President Trump, PM Modi speak over phone ahead of EAM Jaishankar's U.S. visit / IANS

India’s trade agreement with the United States—under which Washington will cut tariffs on Indian goods to 18 percent from levels that had effectively climbed to as high as 50 percent—is being read in New Delhi boardrooms and global markets as far more than a routine trade reset.

Economists and policymakers see it as a strategic inflection point that reshapes India’s export outlook, strengthens its manufacturing push, and subtly recalibrates its geopolitical positioning at a moment when the global trading system itself is fragmenting.

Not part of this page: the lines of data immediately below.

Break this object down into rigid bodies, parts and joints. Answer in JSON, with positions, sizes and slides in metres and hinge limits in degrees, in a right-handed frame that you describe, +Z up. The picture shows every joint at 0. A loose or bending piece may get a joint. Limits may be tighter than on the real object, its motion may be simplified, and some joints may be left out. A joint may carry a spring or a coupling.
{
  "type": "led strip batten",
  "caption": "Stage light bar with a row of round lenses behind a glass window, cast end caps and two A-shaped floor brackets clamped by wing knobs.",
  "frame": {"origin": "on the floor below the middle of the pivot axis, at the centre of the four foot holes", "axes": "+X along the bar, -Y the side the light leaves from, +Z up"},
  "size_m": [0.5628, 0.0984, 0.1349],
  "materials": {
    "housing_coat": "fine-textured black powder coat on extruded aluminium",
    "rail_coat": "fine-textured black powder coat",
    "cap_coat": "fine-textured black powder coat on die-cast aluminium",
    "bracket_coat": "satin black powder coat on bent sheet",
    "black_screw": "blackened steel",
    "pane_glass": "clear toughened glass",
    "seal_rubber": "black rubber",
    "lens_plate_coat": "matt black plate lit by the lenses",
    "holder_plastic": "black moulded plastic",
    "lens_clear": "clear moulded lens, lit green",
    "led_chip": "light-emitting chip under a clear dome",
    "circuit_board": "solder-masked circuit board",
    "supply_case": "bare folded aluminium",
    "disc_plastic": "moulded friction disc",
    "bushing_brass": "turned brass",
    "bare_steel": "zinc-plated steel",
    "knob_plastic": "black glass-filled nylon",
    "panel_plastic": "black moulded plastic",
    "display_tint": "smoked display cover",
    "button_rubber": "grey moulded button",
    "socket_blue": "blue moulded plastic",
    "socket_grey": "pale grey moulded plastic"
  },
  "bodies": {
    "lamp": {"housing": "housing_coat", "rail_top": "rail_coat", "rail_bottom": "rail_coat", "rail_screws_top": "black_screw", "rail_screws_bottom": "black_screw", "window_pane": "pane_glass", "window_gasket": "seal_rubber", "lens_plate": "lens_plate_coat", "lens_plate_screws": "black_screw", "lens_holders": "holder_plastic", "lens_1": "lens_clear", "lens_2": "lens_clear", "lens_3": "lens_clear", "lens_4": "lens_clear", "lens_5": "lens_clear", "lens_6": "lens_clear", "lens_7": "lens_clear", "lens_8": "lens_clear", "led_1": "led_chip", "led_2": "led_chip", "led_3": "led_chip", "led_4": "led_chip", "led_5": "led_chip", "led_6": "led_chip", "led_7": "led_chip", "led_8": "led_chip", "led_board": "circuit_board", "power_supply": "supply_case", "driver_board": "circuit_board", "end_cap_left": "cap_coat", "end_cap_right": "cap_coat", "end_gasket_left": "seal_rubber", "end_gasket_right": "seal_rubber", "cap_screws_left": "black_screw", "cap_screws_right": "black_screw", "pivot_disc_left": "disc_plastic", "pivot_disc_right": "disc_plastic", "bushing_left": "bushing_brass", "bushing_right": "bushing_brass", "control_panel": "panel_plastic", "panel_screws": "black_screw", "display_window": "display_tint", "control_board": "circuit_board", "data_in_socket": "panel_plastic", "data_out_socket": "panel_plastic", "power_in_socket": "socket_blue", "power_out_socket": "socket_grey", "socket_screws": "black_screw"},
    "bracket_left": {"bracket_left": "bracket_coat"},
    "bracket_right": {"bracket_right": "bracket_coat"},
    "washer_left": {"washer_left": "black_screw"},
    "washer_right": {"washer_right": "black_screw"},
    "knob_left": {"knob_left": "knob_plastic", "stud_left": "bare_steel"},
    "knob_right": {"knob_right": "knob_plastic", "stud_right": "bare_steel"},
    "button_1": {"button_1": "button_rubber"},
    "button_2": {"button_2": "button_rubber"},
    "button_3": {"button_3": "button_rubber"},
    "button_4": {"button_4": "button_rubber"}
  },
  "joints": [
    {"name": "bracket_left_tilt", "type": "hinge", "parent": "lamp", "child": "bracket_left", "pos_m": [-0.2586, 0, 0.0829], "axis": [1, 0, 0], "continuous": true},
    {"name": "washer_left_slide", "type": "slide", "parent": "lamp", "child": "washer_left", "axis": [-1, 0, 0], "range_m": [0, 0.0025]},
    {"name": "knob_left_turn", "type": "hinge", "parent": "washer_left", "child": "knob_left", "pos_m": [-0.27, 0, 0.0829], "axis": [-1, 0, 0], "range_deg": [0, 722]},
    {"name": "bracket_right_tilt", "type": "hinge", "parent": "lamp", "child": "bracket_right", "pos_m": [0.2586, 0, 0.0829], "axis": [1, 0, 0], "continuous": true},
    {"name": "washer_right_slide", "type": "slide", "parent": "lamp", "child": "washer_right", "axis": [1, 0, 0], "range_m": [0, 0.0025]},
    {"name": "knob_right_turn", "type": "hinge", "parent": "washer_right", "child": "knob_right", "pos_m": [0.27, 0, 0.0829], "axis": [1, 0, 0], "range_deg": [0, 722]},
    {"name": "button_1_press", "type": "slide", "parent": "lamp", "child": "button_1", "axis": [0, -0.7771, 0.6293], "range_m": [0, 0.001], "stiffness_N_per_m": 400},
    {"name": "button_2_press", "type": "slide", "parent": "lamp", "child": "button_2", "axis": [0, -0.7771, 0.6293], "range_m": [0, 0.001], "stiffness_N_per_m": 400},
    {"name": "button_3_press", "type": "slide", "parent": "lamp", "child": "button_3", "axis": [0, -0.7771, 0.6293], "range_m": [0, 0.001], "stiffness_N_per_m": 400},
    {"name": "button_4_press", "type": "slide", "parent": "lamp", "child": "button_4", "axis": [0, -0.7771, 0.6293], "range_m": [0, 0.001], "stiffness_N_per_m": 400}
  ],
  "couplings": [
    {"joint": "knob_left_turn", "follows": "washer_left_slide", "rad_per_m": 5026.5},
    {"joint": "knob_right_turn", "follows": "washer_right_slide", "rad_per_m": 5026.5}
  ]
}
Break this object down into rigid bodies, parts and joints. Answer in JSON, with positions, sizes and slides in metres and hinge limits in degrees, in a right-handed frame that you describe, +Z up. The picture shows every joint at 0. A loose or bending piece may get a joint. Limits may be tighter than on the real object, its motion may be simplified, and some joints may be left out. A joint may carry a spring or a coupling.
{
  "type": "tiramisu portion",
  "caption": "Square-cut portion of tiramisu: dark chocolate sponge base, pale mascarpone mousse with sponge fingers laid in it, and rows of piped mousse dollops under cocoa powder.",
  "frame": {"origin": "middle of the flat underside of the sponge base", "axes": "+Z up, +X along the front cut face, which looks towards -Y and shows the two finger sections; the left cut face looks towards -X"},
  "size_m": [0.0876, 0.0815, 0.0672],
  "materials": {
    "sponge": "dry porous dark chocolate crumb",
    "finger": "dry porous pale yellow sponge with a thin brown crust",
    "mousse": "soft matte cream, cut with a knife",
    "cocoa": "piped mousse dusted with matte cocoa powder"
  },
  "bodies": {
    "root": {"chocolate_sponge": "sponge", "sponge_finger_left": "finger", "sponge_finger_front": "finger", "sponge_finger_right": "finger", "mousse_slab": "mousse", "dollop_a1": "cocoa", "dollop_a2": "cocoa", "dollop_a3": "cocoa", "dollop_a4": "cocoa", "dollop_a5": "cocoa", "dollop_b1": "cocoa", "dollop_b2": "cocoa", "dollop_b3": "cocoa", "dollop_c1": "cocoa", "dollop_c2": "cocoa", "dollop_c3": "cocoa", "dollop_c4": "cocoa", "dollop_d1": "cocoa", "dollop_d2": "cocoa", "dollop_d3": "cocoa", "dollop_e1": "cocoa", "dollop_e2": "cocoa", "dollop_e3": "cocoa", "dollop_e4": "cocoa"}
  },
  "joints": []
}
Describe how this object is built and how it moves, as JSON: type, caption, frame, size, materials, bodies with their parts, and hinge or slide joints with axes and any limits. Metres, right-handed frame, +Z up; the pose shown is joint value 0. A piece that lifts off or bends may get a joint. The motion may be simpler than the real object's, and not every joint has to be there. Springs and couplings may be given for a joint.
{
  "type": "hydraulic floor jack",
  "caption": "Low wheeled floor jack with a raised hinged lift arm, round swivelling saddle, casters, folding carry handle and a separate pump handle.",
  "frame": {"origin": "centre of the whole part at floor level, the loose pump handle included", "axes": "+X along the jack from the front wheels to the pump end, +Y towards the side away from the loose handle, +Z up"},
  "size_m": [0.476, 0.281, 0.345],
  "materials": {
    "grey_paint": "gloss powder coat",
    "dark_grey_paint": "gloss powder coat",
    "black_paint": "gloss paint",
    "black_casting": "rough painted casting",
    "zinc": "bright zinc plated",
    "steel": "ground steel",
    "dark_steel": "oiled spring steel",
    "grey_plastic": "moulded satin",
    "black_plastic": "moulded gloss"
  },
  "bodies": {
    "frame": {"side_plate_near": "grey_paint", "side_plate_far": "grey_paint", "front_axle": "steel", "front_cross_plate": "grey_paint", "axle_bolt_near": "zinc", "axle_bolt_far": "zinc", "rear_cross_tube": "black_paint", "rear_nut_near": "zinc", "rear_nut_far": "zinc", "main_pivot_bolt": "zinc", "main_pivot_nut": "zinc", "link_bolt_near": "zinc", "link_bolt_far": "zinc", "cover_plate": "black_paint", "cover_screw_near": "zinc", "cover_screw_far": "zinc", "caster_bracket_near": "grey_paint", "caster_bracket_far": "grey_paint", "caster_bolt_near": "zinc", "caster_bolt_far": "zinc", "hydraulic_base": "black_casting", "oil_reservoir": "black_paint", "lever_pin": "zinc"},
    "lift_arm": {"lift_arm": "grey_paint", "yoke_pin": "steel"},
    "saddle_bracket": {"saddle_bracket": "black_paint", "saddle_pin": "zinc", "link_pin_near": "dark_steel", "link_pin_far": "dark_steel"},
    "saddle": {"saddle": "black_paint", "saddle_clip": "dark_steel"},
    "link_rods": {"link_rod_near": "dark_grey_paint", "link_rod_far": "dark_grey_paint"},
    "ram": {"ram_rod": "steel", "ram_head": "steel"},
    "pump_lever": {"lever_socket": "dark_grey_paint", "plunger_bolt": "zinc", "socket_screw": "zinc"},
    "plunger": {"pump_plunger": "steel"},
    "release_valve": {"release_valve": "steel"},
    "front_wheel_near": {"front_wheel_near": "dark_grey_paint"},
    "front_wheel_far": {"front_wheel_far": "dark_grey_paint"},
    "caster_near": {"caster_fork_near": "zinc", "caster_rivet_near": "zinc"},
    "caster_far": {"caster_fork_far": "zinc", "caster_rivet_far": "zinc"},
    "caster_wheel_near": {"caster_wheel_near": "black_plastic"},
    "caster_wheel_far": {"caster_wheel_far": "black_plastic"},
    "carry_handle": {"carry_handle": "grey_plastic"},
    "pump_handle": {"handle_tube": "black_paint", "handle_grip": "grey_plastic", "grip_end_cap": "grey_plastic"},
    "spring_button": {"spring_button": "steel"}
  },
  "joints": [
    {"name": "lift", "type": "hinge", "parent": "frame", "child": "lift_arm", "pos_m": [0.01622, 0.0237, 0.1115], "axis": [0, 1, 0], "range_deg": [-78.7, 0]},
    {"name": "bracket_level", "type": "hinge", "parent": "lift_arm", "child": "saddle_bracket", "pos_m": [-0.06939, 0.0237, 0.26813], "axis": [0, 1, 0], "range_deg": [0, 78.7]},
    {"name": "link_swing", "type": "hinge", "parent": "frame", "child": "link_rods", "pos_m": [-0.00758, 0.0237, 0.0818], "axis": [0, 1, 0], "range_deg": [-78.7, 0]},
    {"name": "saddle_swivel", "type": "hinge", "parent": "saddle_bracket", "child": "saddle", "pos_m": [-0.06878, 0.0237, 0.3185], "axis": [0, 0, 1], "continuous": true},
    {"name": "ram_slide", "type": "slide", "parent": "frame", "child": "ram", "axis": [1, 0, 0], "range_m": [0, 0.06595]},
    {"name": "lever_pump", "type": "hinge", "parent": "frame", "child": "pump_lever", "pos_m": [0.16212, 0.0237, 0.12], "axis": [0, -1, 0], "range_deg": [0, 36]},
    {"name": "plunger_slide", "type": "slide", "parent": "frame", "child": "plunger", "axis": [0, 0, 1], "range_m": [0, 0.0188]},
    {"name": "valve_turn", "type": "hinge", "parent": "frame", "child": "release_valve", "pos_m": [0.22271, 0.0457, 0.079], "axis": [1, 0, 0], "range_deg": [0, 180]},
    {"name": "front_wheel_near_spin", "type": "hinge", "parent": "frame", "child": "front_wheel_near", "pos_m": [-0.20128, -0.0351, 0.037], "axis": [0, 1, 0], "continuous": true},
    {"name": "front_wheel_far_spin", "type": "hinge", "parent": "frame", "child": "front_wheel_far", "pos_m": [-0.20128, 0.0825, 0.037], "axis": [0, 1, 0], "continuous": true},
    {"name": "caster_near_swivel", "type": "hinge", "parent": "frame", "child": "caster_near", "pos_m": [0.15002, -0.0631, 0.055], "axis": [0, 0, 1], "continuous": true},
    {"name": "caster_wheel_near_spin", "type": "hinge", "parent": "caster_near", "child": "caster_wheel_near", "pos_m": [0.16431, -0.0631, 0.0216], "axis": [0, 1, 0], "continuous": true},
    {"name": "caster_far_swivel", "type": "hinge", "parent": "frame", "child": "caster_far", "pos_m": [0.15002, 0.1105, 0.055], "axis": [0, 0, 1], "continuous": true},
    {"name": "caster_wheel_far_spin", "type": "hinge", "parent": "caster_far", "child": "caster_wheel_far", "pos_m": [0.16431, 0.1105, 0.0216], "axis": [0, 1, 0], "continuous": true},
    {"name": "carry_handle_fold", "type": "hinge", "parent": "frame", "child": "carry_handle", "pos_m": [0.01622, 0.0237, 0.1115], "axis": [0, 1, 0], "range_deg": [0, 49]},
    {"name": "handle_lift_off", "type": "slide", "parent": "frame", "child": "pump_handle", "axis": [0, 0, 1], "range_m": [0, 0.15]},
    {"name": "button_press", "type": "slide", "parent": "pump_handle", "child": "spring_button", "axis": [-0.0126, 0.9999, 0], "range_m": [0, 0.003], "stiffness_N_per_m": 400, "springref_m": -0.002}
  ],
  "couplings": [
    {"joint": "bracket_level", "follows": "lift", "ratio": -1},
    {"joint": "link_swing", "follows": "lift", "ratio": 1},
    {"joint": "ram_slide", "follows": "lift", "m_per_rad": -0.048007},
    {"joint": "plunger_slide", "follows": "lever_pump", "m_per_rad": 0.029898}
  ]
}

The agreement, announced by U.S. President Donald Trump following a call with Prime Minister Narendra Modi, unwinds punitive duties imposed through 2025 and restores India’s cost competitiveness in its single largest export market, which accounts for roughly 21 percent of India’s total goods exports.

While the detailed legal architecture of the deal is still awaited, analysts argue that the direction of travel is unambiguous: the immediate tariff relief alone could add 20–30 basis points to India’s GDP growth over the next year and catalyse a renewed cycle of investment into export-oriented, labour-intensive manufacturing.